Every bill creates winners and losers. Here's who stands to gain and who bears the cost.

Who Benefits

  • National and international social media providers — remove statutory minimum‑age duties and reduce certain penalty exposure, lowering compliance and legal costs tied specifically to the federal minimum‑age regime.
  • Startups and smaller platforms — gain regulatory simplicity because registration, categorisation and prescriptive compliance obligations tied to the removed definitions and Part 4A no longer apply.
  • Industry associations and code developers — regain leverage to set voluntary standards and negotiate commercial age‑management approaches without a competing statutory floor; industry codes become the primary locus of technical rules.
  • Corporate compliance teams — fewer prescriptive federal rules reduces immediate statutory checklists to implement, simplifying some compliance programs and reducing the need to redesign product onboarding solely to satisfy the repealed statutory regime.

Who Bears the Cost

  • eSafety Commissioner and enforcement agencies — lose explicit statutory tools and clearer penalty teeth to enforce minimum‑age rules, narrowing their regulatory remit and potentially reducing deterrence.
  • Child safety advocates and some parents — may face increased safety risk if platforms choose lighter age‑verification approaches absent statutory minimums; protective measures will rely more on voluntary practice than legal compulsion.
  • Legal teams and courts — could see increased litigation over the scope and interpretation of remaining Online Safety Act provisions and how they apply to age‑related harms, as well as disputes about transitional directions and previously registered codes.
  • Governments and policymakers — may face political and administrative costs responding to gaps in uniform age protection, and may need to consider alternative interventions (education, funding, or state measures) to address child online safety.

Key Issues

The Core Tension

The central dilemma is between preserving a clear, enforceable federal floor for protecting children online — which imposes compliance costs and heavy enforcement requirements on platforms — and returning authority to industry and non‑statutory instruments to minimize regulatory burden and allow commercial flexibility, but at the cost of consistency, enforceability and potentially lower deterrence against harmful practices.

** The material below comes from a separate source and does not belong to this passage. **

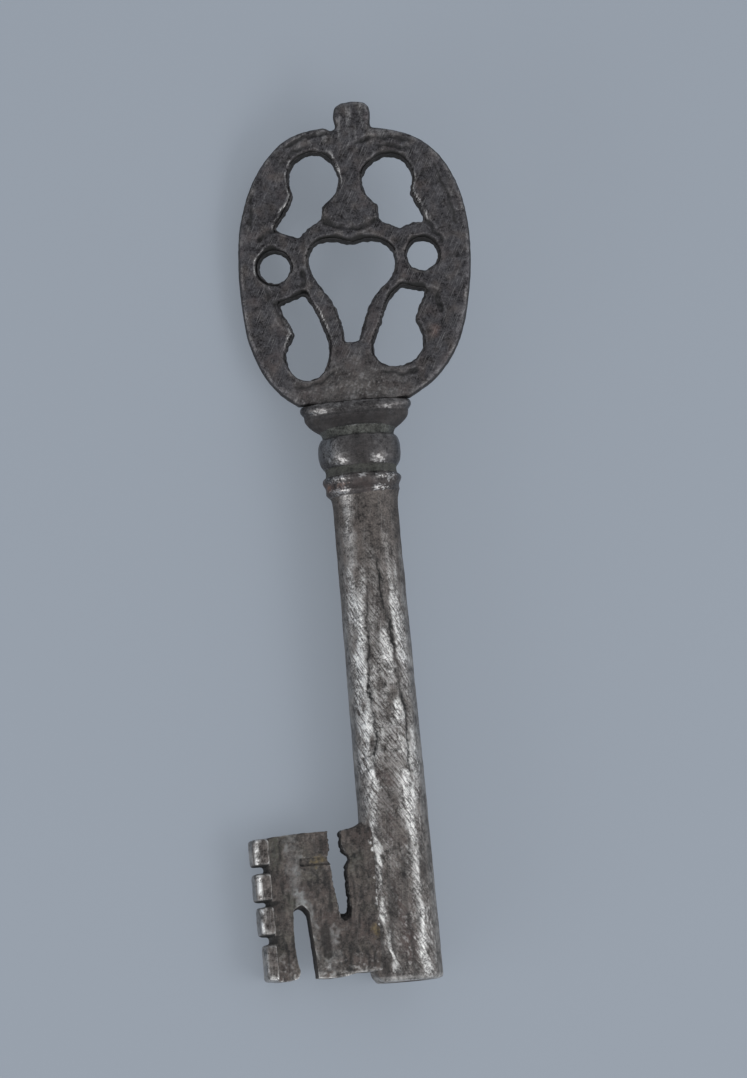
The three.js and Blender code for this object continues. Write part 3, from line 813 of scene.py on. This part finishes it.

The bill resolves the discrete legal question of whether a federal statutory minimum age should remain part of the Online Safety Act by removing the statutory architecture; it does not impose a new alternative federal framework. That produces a regime where protection standards will be largely delegated to industry codes, contractual terms and platform policy.

The practical implication is a patchwork of obligations that could vary by platform size, market power and willingness to self‑regulate.

Implementation risks are real. Deleting definitions and Part 4A creates interpretive gaps: other provisions in the Online Safety Act that refer to age or platform duties may require judicial or regulatory interpretation to clarify their continued application.

The reduction of penalties to 500 penalty units lowers a deterrent that had been designed to enforce compliance with minimum‑age obligations; whether industry self‑regulation and reputational risk provide equivalent deterrence is uncertain. The transitional clauses limit retroactivity but leave open disputes about directions issued shortly before commencement and about obligations tied to previously registered codes and standards.